The Twenty-First-Century Abolitionist Project: Slavery and Taxation
by
William Buppert
by William Buppert
That
no government, so called, can reasonably be trusted, or reasonably
be supposed to have honest purposes in view, any longer than it
depends wholly upon voluntary support.
~
Lysander Spooner
This essay
is an incendiary device. My muse is Wilberforce
and the subject is the abolition of the last existing institution
of slavery in America – taxation. Like Wilberforce, we may be generations
from satisfaction of the dream of the end of the coercive state
but if the seed is not planted, the goal will never be realized.
I despise
the income tax. I loathe the property, excise, gasoline, sin, estate,
capital gains and every other tax. I think the colonists got it
backwards, I want representation without taxation. These are often
derided as utopian but I would suggest they are dystopian notions.
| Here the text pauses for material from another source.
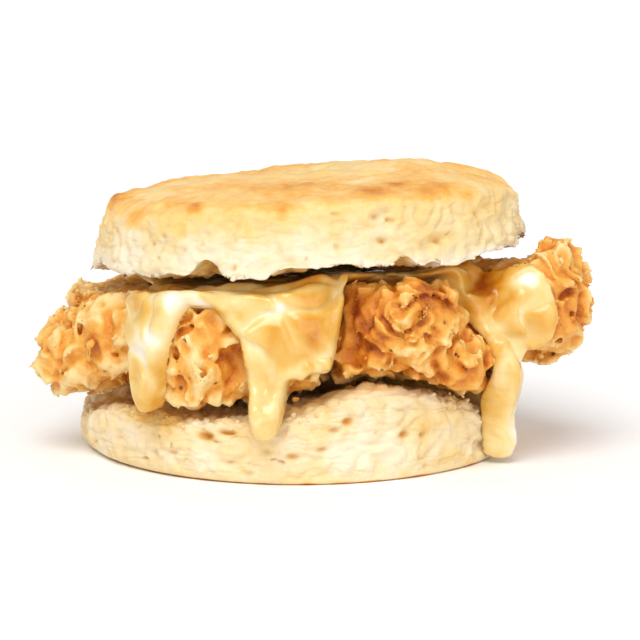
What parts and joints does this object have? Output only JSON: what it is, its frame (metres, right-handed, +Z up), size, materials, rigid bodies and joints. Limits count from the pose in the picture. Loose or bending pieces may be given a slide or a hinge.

I see no possibility of perfection in this mortal coil, but risk
and possible failure are the engines of progress and capitalism
invigorates the most powerful economic engine of all – self-interest
to serve others. Mises
claims "[t]he member of a contractual society is free because
he serves others only in serving himself. What restrains him is
only the inevitable natural phenomenon of scarcity."
I think it
is loathsome for one man to own another and the involuntary tribute
demanded by government is simply another form of owning another
man’s wealth and labor. Taxation is the way collectivists practice
their compassion by taking their neighbor’s money at gunpoint. It
also violates the zero-aggression
principle shared by many libertarians. Taxation and slavery
have some very close confluences in definition. According to www.investorwords.com,
a tax is:
A fee
charged
("levied") by a government
on a product,
income,
or activity.
If tax is levied directly on personal or corporate
income, then it is a direct
tax. If tax is levied on the price
of a good or service,
then it is called an indirect
tax. The purpose of taxation
is to finance
government
expenditure. One of the most important uses
of taxes
is to finance public
goods and services, such as street lighting and street cleaning.
Since public
goods
and services do not allow a non-payer to be excluded, or allow
exclusion
by a consumer,
there cannot be a market
in the good or service, and so they need
to be provided by the government or a quasi-government agency,
which tend to finance themselves largely through taxes.
These words
are illustrative but couched in polite terms. Taxes are monies forcibly
taken from individuals and whatever other entity they can be drained
from by governments or organizations (tax farmers) chartered by
governments to extract whatever wealth they can through force and
threat of violence. Taxation is theft. James
Bovard writes:
"The U.S.
Treasury Department defines a tax as 'a compulsory payment for
which no specific benefit it received in return.' No matter how
many taxes a person pays, or what politicians promise, the taxpayer
is not irrevocably entitled to a single benefit from the government.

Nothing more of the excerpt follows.